Index funds may be an option for some investors seeking investments with low fees relative to high-cost conventional actively managed funds with erratic style drift that make planning asset allocations difficult. But implicit trading costs from market impact—not only the pennies per share for today’s trades—can significantly erode potential indexing advantages, especially for those funds invested in in smaller US stocks and for international stocks where trading costs are much higher. Consequently Index funds’ goal of minimizing tracking error inadvertently reduces potential investor returns.

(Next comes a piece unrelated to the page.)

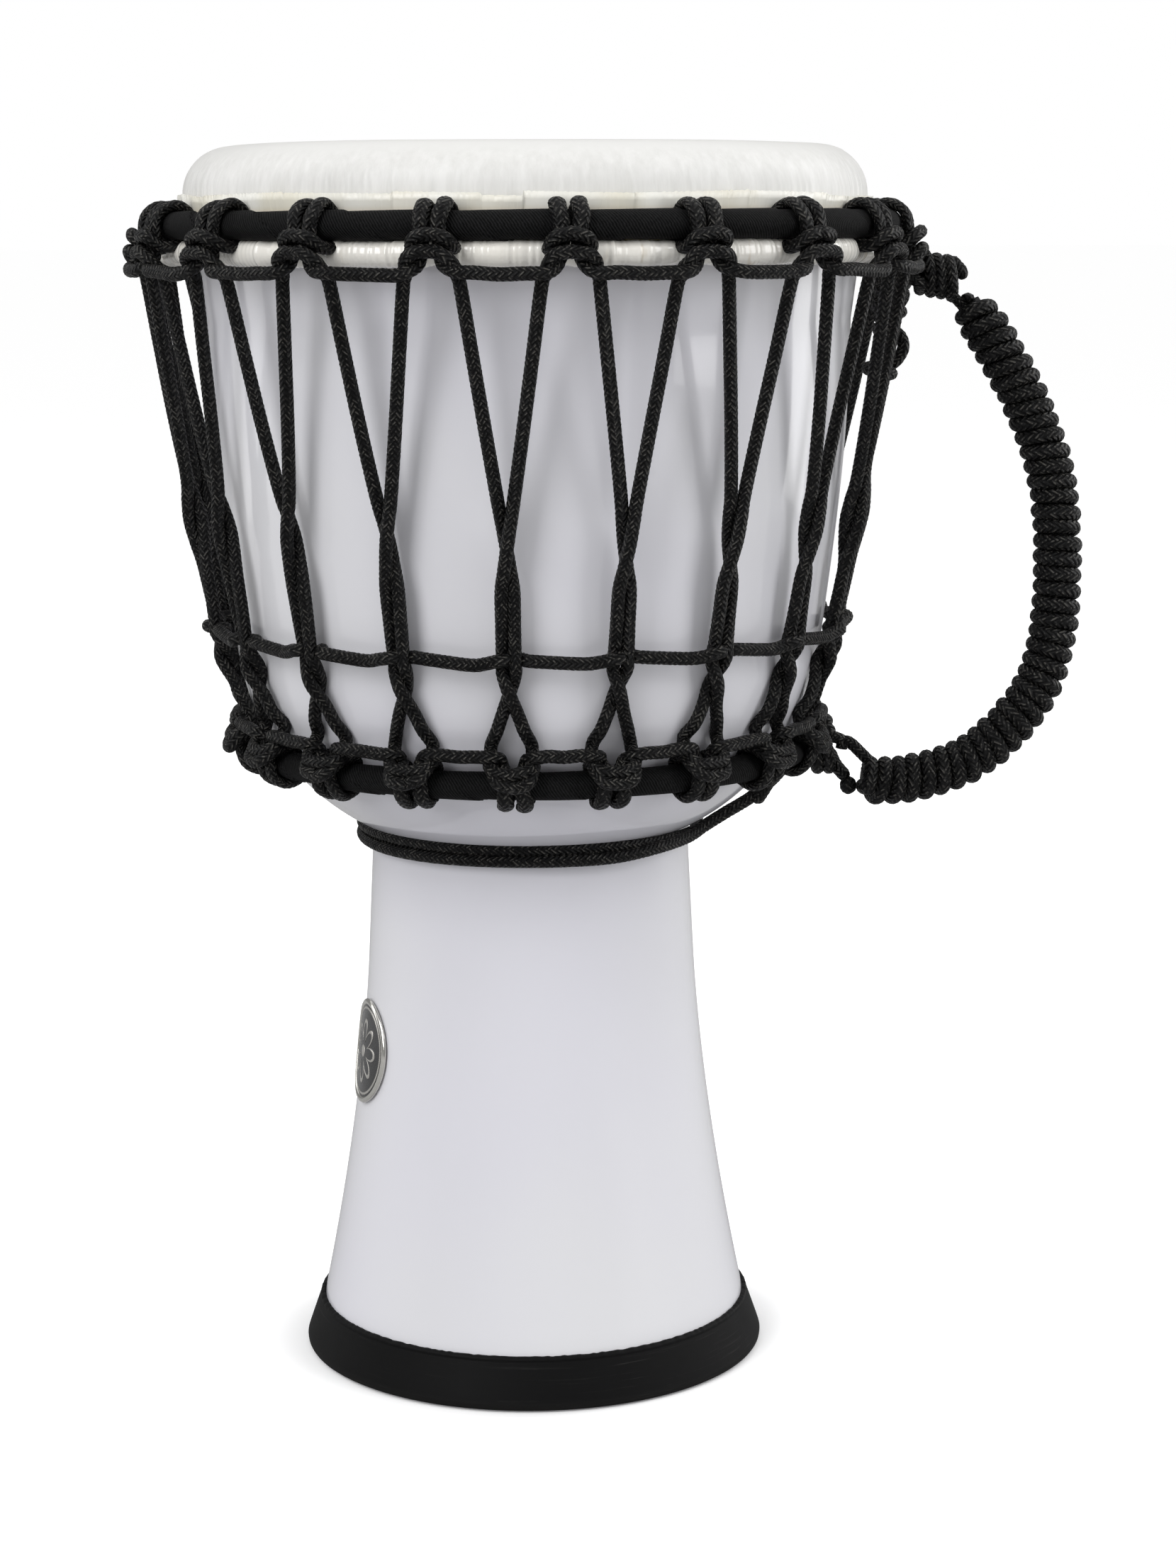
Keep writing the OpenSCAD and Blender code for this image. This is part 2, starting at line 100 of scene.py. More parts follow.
def grid(points, wrap_rows=False, wrap_cols=True, caps=(), uv=None):
    """A sheet through a rows x columns grid of points: points, quads and their uv, triangles and theirs.

    wrap_rows and wrap_cols join the last row or column to the first. caps lists "start" and "end" where
    a row is closed to its own middle with a fan. uv is one (u, v) per row and column, with one more
    column and row than the grid where it wraps, so that a pattern meets itself."""
    rows, cols = points.shape[:2]
    i = np.arange(rows - (not wrap_rows))[:, None]
    j = np.arange(cols - (not wrap_cols))[None, :]
    corners = [(i, j), (i, j + 1), (i + 1, j + 1), (i + 1, j)]
    quads = np.stack([a % rows * cols + b % cols for a, b in corners], -1).reshape(-1, 4)
    if uv is None:
        u = np.arange(cols + 1) / cols
        v = np.arange(rows + 1) / rows
        uv = np.stack(np.meshgrid(u, v), -1)
    quad_uv = np.stack([uv[a + 0 * b, b + 0 * a] for a, b in corners], 2).reshape(-1, 4, 2)
    flat = points.reshape(-1, 3)
    tris, tri_uv = [], []
    for end in caps:
        row = 0 if end == "start" else rows - 1
        middle = points[row].mean(0)
        k = np.arange(cols)
        ring = row * cols + np.stack([k, (k + 1) % cols], -1)
        fan = np.concatenate([ring, np.full((cols, 1), len(flat))], 1)
        corner = np.concatenate([uv[row][np.stack([k, k + 1], -1)],
                                 uv[row][k][:, None]], 1)
        flat = np.concatenate([flat, middle[None]])
        tris.append(fan[:, ::-1] if end == "start" else fan)
        tri_uv.append(corner[:, ::-1] if end == "start" else corner)
    if tris:
        return flat, quads, quad_uv, np.concatenate(tris), np.concatenate(tri_uv)
    return flat, quads, quad_uv, np.zeros((0, 3), int), np.zeros((0, 3, 2))


def outward(part):
    """The same sheet with its faces turned to point out, judged by the volume that they close."""
    points, quads, quad_uv, tris, tri_uv = part
    a, b, c, d = (points[quads[:, k]] for k in range(4))
    volume = (a * np.cross(b, c)).sum() + (a * np.cross(c, d)).sum()
    e, f, g = (points[tris[:, k]] for k in range(3))
    volume += (e * np.cross(f, g)).sum()
    if volume < 0:
        return points, quads[:, ::-1], quad_uv[:, ::-1], tris[:, ::-1], tri_uv[:, ::-1]
    return part


def piece(name, parts, finish, body="drum", replaces=()):
    """Joins closed sheets into one named mesh that rides on a CAD body."""
    parts = [outward(p) for p in parts]
    starts = np.cumsum([0] + [len(p[0]) for p in parts[:-1]])
    points = np.concatenate([p[0] for p in parts]) * MM
    quads = np.concatenate([p[1] + s for p, s in zip(parts, starts)])
    tris = np.concatenate([p[3] + s for p, s in zip(parts, starts)])
    uv = np.concatenate([np.concatenate([p[2] for p in parts]).reshape(-1, 2),
                         np.concatenate([p[4] for p in parts]).reshape(-1, 2)])
    mesh = bpy.data.meshes.new(name)
    mesh.vertices.add(len(points))
    mesh.vertices.foreach_set("co", points.astype(np.float32).ravel())
    mesh.loops.add(quads.size + tris.size)
    corners = np.concatenate([quads.ravel(), tris.ravel()])
    mesh.loops.foreach_set("vertex_index", corners.astype(np.int32))
    mesh.polygons.add(len(quads) + len(tris))
    begins = np.concatenate([np.arange(len(quads)) * 4, quads.size + np.arange(len(tris)) * 3])
    mesh.polygons.foreach_set("loop_start", begins.astype(np.int32))
    mesh.polygons.foreach_set("use_smooth", np.ones(len(begins), bool))
    mesh.uv_layers.new(name="UVMap").data.foreach_set("uv", uv.astype(np.float32).ravel())
    mesh.materials.append(finish)
    mesh.update(calc_edges=True)
    mesh.validate()
    made = bpy.data.objects.new(name, mesh)
    bpy.context.scene.collection.objects.link(made)
    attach(made, body)
    if replaces:
        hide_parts(*replaces)
    return made


def around(angle, r, z):
    """The point at an angle in degrees round the axis, a distance from it, and a height."""
    a = np.radians(angle)
    r = np.asarray(r, float)
    return np.stack(np.broadcast_arrays(r * np.cos(a), r * np.sin(a), z), -1)


def beside(angle, t, r, z):
    """A place in the rope work: t sideways of a hitch at this angle, at distance r and height z."""
    return around(angle + np.degrees(np.asarray(t, float) / r), r, z)


def turned(profile, count, shift=None):
    """A profile of (r, z) carried once round the axis in count steps, closed both ways.

    shift(angle, r, z) gives what to add to r and z at each place of the grid."""
    profile = np.asarray(profile, float)
    angle = np.arange(count) / count * TAU
    r = np.repeat(profile[:, :1], count, 1)
    z = np.repeat(profile[:, 1:], count, 1)
    if shift:
        dr, dz = shift(angle[None, :], r, z)
        r, z = r + dr, z + dz
    return np.stack([r * np.cos(angle), r * np.sin(angle), z], -1)


def smooth(points, step, parts=14):
    """A Catmull-Rom curve through the points, then points at equal steps along it.

    Columns after the third, such as a widening, are carried along with the place."""
    p = np.asarray(points, float)
    q = np.concatenate([2 * p[:1] - p[1:2], p, 2 * p[-1:] - p[-2:-1]])
    a, b, c, d = q[:-3], q[1:-2], q[2:-1], q[3:]
    f = (np.arange(parts) / parts)[:, None, None]
    curve = 0.5 * (2 * b + (c - a) * f + (2 * a - 5 * b + 4 * c - d) * f**2
                   + (3 * b - a - 3 * c + d) * f**3)
    curve = np.concatenate([curve.transpose(1, 0, 2).reshape(-1, p.shape[1]), p[-1:]])
    length = np.concatenate([[0], np.cumsum(np.linalg.norm(np.diff(curve[:, :3], axis=0), axis=1))])
    s = np.linspace(0, length[-1], max(2, round(length[-1] / step)) + 1)
    return np.stack([np.interp(s, length, curve[:, k]) for k in range(p.shape[1])], 1)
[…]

Because of high liquidity demands around index reconstitution dates, many index funds incur trading costs that do not appear in published expense ratios—but significantly reduce realized returns. Reconstituting an index only once a year, as many index funds do to advertise low expenses ratios, may reduce returns further due to style drift during a twelve month period between annual reconstitutions. Identically matching the underlying index may be disingenuous approach due to its increasing popularity, concealing substantial costs of increasing trading inflexibility.

Informed investors should consider both direct and implicit costs, both expense ratio and implicit trading costs, when planning investing decisions. Choices may be limited if index funds are the only ones available in a company retirement plan line-up. When possible, consider an investment approach that using defined assets classes based on dimensions of the capital markets using financial science, and that uses a smart trading approach flexible enough to selectively sell or purchase representative shares at lower prices—and opportunistically taking advantage of wealth transfers during the periodic trading demands of index funds.

  1. Morgan Stanley Capital International.
  2. Standard & Poor’s Index Services Group.
  3. FTSE Russell is wholly owned by London Stock Exchange Group.
  4. Tracking error is the standard deviation of the return differences between a fund and its benchmark.